LISTING.
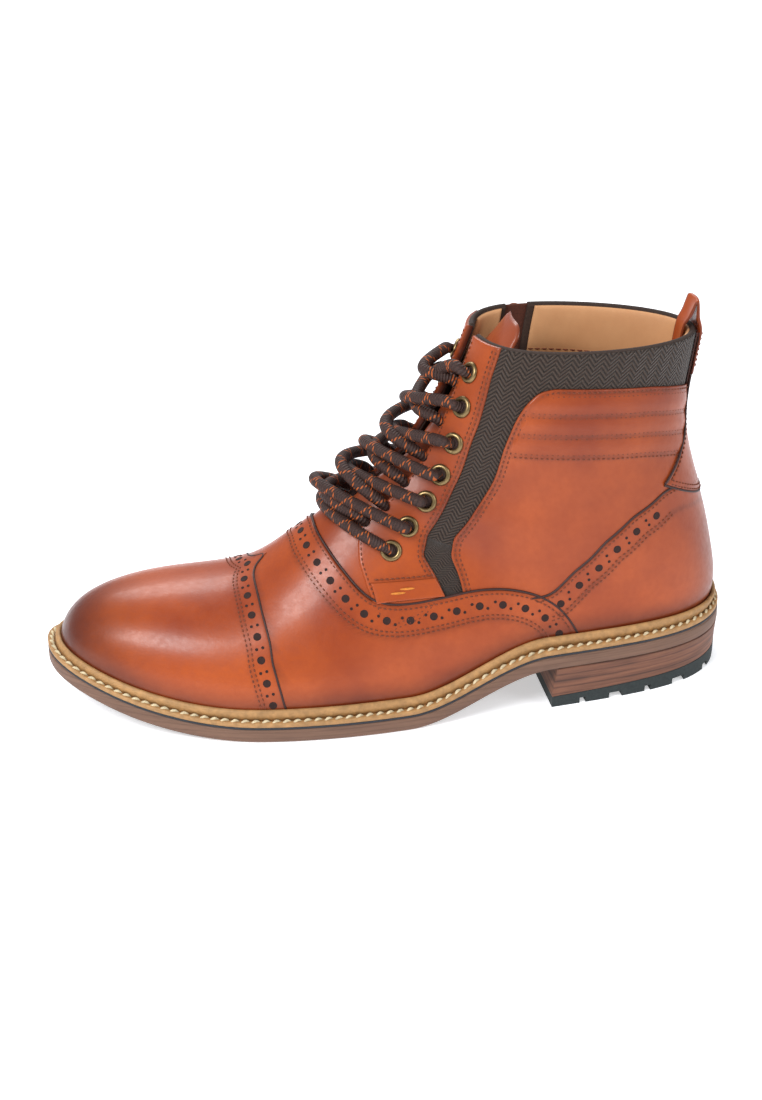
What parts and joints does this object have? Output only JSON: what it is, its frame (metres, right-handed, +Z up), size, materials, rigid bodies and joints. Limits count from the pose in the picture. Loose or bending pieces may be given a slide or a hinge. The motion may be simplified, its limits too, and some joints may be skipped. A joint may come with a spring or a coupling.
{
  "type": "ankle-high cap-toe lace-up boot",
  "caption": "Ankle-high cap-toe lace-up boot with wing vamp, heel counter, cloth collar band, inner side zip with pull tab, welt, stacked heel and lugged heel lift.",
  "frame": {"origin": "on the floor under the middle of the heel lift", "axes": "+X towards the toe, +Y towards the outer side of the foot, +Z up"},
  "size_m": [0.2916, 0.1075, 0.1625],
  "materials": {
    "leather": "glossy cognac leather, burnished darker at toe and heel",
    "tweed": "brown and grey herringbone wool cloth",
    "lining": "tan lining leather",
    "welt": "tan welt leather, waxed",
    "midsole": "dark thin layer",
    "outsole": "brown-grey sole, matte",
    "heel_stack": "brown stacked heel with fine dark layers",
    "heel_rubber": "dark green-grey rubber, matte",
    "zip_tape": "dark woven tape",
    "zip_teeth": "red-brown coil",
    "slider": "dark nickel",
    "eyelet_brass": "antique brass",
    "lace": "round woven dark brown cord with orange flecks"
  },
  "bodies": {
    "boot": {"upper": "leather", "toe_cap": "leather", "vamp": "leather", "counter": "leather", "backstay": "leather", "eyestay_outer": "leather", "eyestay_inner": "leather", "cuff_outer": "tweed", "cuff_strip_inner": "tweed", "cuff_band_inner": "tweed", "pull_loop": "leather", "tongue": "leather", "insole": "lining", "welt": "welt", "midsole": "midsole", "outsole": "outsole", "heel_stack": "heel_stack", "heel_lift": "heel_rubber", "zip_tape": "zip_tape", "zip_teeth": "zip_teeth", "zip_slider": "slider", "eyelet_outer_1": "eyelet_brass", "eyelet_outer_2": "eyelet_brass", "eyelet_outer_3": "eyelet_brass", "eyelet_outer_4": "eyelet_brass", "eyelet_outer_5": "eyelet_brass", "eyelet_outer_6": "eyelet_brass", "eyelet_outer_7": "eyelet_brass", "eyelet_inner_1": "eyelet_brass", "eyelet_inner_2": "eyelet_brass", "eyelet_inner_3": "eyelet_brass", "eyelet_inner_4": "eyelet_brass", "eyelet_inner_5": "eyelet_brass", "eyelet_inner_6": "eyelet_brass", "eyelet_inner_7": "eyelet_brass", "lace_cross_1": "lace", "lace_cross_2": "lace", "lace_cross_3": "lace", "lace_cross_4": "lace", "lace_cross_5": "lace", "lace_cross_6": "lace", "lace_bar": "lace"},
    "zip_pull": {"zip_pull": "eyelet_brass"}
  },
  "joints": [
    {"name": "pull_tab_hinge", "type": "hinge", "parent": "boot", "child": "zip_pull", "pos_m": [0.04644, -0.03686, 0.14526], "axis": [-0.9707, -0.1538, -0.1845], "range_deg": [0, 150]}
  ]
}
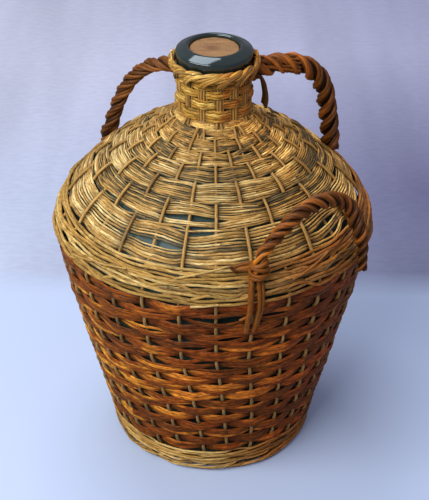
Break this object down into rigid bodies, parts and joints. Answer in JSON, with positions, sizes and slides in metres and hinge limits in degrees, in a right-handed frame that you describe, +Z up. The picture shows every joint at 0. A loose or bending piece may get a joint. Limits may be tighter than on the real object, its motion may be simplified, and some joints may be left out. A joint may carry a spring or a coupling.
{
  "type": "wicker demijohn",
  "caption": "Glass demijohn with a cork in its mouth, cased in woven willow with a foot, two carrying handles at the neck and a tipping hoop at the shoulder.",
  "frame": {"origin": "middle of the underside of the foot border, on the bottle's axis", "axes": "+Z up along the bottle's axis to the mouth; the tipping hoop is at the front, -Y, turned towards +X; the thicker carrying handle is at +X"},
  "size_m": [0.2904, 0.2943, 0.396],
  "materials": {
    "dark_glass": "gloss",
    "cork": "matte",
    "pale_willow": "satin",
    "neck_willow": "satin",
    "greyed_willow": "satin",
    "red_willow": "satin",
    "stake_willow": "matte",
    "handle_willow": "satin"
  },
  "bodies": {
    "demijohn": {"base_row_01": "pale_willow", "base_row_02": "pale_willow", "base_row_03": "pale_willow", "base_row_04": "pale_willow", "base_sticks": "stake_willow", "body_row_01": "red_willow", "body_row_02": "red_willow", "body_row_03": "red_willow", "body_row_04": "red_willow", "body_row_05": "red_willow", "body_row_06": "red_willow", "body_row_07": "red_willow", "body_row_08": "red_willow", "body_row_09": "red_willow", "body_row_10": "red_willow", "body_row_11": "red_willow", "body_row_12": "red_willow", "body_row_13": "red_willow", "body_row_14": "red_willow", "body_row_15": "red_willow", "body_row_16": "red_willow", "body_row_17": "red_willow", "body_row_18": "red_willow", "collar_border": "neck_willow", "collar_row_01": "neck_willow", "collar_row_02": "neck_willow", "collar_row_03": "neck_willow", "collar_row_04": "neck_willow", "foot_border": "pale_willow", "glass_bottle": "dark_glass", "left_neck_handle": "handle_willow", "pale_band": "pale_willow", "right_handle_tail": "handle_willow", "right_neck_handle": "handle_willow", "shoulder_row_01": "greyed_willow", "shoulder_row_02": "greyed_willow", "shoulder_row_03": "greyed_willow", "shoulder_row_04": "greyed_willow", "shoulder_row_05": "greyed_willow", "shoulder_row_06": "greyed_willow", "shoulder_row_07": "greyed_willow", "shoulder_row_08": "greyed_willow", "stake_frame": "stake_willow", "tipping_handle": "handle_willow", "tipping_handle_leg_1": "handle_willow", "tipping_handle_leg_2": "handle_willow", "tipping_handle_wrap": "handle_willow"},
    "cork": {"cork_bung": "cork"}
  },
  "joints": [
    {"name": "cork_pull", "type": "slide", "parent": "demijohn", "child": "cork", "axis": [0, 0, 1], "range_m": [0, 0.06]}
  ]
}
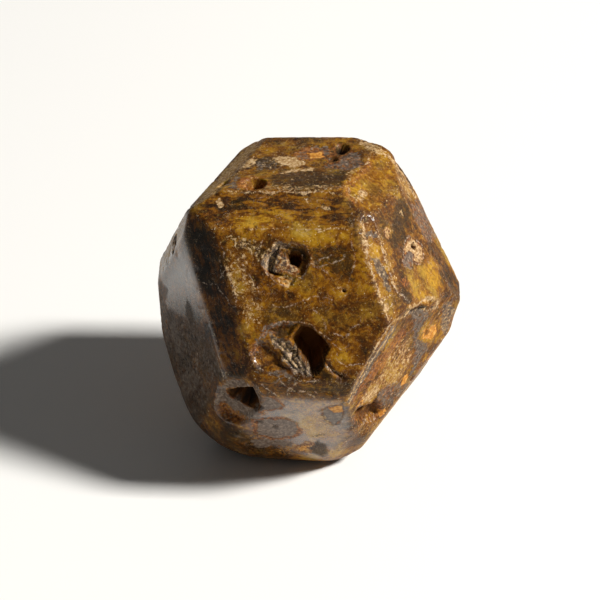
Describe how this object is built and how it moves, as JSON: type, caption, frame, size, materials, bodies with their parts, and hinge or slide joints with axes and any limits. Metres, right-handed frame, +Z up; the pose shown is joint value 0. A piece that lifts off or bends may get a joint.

...

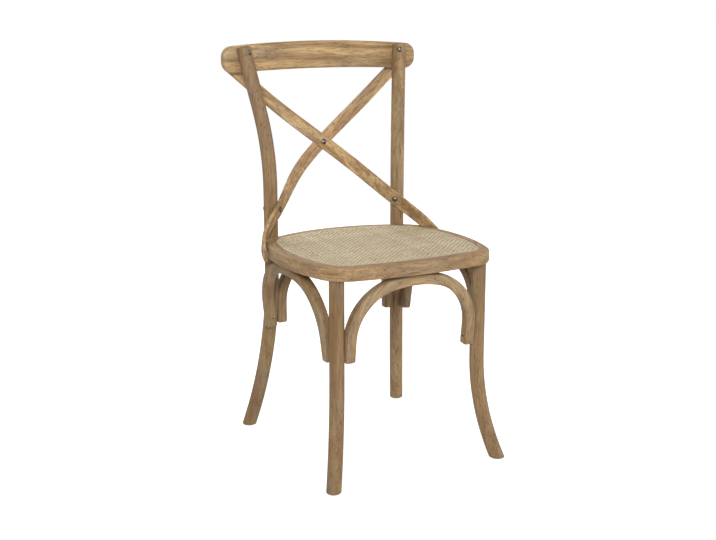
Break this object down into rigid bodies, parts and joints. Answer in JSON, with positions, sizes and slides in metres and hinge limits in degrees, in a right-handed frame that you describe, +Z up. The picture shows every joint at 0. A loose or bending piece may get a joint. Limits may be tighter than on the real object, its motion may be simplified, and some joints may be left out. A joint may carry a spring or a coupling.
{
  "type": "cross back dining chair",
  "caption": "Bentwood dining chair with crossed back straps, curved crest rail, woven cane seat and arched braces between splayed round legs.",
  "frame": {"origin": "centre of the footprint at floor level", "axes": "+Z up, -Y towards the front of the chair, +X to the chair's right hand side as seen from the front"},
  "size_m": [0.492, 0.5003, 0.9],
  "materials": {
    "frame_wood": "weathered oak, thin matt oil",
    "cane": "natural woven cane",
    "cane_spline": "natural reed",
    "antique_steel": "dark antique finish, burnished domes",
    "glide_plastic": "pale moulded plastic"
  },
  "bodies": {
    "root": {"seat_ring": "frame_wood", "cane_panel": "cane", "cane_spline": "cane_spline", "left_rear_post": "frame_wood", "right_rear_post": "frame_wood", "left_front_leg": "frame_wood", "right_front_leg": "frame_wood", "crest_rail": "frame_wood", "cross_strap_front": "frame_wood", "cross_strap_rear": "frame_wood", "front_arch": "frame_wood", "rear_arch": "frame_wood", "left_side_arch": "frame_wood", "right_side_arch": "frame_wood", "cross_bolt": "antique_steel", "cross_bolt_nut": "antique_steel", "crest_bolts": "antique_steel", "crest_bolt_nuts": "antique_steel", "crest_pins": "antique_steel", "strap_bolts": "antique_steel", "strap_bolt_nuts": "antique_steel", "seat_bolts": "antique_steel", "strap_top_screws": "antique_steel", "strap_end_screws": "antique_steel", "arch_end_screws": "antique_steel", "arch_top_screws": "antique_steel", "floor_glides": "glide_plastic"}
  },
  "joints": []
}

...

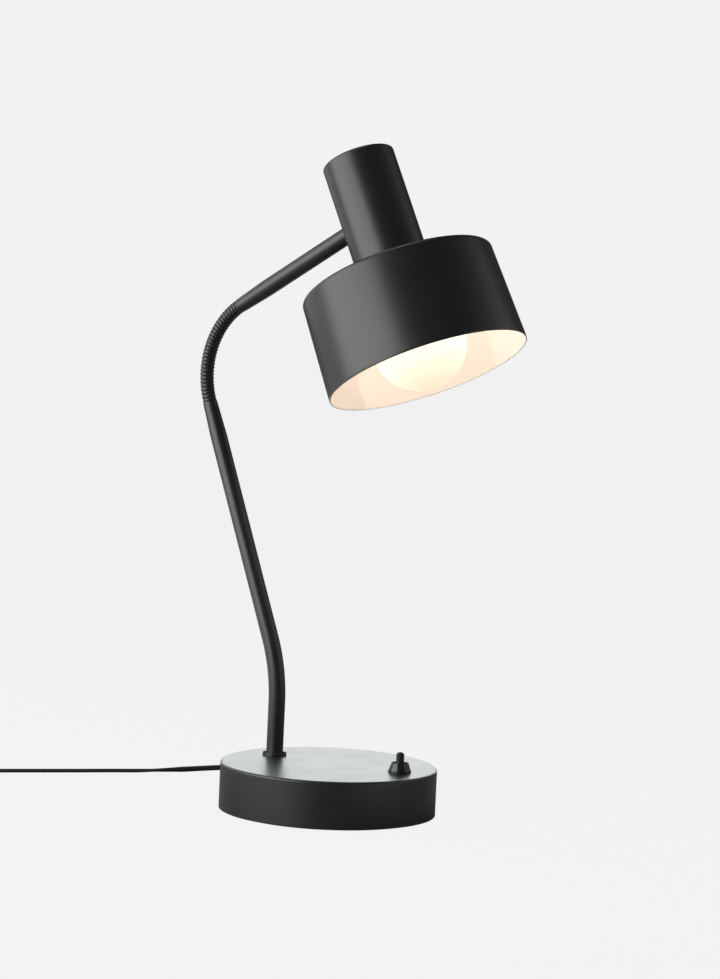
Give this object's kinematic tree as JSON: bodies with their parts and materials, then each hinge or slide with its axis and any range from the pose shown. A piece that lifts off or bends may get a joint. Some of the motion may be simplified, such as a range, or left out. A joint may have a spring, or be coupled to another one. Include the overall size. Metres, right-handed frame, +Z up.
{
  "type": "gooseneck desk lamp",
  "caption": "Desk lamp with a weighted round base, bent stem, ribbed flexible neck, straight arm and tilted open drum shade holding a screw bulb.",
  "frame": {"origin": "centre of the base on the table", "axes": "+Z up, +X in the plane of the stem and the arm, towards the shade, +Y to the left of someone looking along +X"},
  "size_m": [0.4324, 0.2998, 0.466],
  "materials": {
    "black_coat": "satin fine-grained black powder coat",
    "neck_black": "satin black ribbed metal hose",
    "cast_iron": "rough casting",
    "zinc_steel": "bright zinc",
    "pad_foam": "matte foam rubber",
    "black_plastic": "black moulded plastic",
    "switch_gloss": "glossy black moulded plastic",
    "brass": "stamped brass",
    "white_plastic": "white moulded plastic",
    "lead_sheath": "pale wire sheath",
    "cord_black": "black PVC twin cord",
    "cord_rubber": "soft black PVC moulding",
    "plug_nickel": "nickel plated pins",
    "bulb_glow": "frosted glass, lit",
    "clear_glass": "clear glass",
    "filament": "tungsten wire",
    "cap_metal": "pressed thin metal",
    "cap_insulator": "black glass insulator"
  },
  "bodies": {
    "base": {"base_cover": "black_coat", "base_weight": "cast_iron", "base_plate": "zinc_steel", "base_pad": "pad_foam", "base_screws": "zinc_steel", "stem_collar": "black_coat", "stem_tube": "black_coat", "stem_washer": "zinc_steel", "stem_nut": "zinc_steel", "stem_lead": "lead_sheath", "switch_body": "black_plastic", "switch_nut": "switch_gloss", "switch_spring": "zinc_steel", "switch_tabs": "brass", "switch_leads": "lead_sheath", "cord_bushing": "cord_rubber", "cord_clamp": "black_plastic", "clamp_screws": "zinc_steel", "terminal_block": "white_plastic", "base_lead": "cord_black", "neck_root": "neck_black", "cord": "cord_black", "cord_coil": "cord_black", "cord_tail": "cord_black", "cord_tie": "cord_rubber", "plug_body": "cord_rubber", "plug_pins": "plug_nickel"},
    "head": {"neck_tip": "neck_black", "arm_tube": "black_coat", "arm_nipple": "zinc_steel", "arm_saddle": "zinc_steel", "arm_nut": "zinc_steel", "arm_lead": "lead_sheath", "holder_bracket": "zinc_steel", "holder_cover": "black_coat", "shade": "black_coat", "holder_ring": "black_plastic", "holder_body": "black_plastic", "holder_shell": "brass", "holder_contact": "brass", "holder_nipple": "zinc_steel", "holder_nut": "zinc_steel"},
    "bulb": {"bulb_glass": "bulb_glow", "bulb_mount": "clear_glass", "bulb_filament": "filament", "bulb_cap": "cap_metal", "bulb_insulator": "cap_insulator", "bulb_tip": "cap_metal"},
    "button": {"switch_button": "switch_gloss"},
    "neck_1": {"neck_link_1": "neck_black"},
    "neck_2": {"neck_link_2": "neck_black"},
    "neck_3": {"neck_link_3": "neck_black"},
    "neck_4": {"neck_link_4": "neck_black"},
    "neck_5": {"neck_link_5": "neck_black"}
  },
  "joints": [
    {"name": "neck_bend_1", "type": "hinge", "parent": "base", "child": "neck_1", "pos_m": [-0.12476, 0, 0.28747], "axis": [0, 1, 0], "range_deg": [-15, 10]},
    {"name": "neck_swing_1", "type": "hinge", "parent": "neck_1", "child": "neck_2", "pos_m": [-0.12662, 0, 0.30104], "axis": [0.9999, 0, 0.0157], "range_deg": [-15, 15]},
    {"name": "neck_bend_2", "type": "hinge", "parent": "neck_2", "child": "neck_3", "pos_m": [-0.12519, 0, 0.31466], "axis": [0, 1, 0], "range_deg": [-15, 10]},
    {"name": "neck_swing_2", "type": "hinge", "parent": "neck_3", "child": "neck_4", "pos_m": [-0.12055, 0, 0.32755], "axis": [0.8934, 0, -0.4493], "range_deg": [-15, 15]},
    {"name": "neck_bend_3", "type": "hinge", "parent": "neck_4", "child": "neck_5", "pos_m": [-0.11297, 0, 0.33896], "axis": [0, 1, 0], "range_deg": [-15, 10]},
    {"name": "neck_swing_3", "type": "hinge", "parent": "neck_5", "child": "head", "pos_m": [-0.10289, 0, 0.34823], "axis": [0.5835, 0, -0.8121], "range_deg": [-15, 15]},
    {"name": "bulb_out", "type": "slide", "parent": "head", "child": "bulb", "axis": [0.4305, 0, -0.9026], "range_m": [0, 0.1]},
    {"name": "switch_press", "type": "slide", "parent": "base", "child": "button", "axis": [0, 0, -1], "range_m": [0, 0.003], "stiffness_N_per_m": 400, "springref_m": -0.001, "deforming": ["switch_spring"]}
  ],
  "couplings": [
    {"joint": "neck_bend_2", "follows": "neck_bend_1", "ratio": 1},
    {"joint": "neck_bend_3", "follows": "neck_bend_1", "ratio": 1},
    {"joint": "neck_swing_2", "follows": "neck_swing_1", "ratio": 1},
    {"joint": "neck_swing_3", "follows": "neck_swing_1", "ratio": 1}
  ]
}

REQUIRED WORK.
Lines containing the string "their" are to be selected and copied.

EXERCISE OUTPUT.
Describe how this object is built and how it moves, as JSON: type, caption, frame, size, materials, bodies with their parts, and hinge or slide joints with axes and any limits. Metres, right-handed frame, +Z up; the pose shown is joint value 0. A piece that lifts off or bends may get a joint.
Give this object's kinematic tree as JSON: bodies with their parts and materials, then each hinge or slide with its axis and any range from the pose shown. A piece that lifts off or bends may get a joint. Some of the motion may be simplified, such as a range, or left out. A joint may have a spring, or be coupled to another one. Include the overall size. Metres, right-handed frame, +Z up.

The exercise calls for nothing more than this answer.